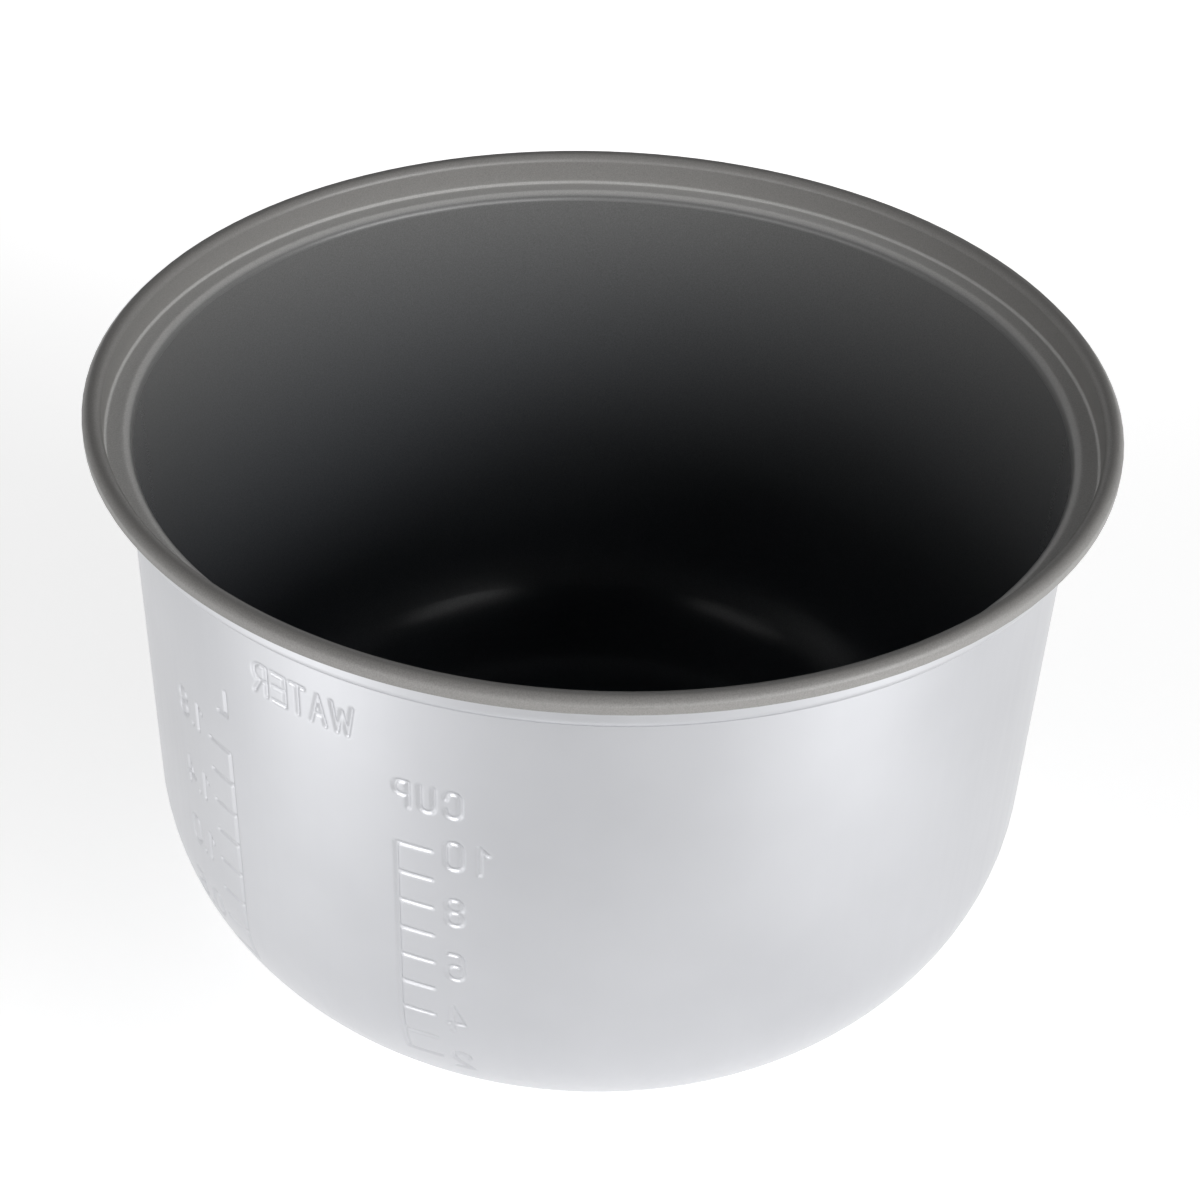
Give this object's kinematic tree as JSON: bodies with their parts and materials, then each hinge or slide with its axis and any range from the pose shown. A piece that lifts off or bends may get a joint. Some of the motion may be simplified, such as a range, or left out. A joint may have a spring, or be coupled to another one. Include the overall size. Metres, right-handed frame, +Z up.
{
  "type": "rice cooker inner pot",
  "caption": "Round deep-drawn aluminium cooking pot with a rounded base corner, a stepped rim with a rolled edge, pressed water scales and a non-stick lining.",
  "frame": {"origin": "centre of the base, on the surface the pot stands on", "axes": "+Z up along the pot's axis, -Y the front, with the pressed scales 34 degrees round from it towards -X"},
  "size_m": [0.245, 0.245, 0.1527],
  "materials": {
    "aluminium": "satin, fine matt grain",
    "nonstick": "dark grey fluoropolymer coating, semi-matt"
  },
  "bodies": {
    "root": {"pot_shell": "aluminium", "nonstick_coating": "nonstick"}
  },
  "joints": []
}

※

■ What the exercise asks ■
Repeat the material word for word, in full.

■ Solution to the exercise ■
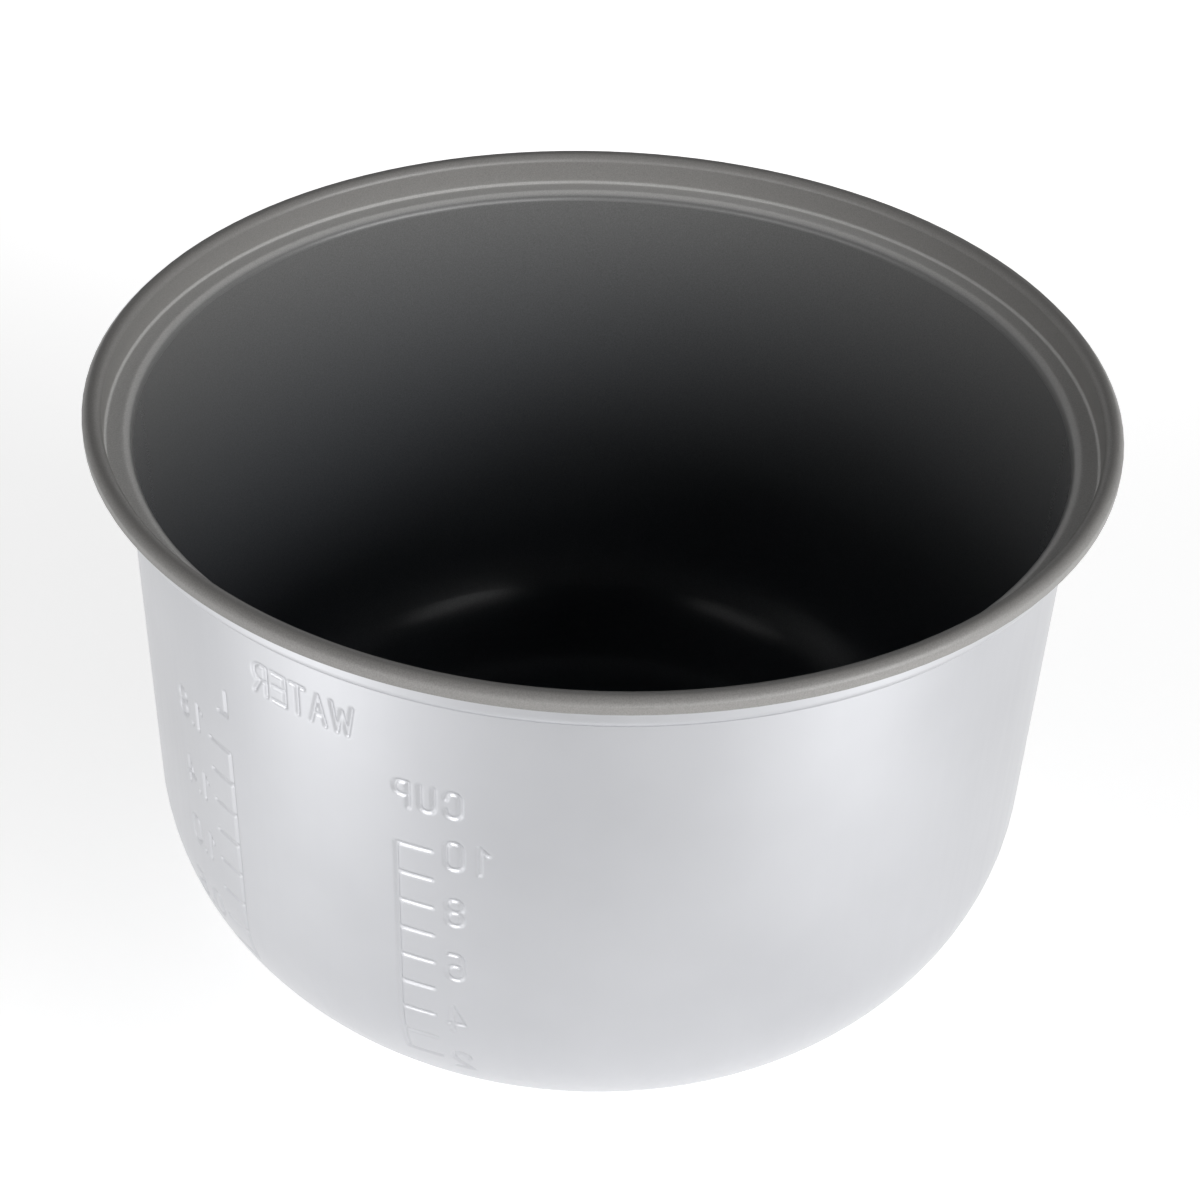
Give this object's kinematic tree as JSON: bodies with their parts and materials, then each hinge or slide with its axis and any range from the pose shown. A piece that lifts off or bends may get a joint. Some of the motion may be simplified, such as a range, or left out. A joint may have a spring, or be coupled to another one. Include the overall size. Metres, right-handed frame, +Z up.
{
  "type": "rice cooker inner pot",
  "caption": "Round deep-drawn aluminium cooking pot with a rounded base corner, a stepped rim with a rolled edge, pressed water scales and a non-stick lining.",
  "frame": {"origin": "centre of the base, on the surface the pot stands on", "axes": "+Z up along the pot's axis, -Y the front, with the pressed scales 34 degrees round from it towards -X"},
  "size_m": [0.245, 0.245, 0.1527],
  "materials": {
    "aluminium": "satin, fine matt grain",
    "nonstick": "dark grey fluoropolymer coating, semi-matt"
  },
  "bodies": {
    "root": {"pot_shell": "aluminium", "nonstick_coating": "nonstick"}
  },
  "joints": []
}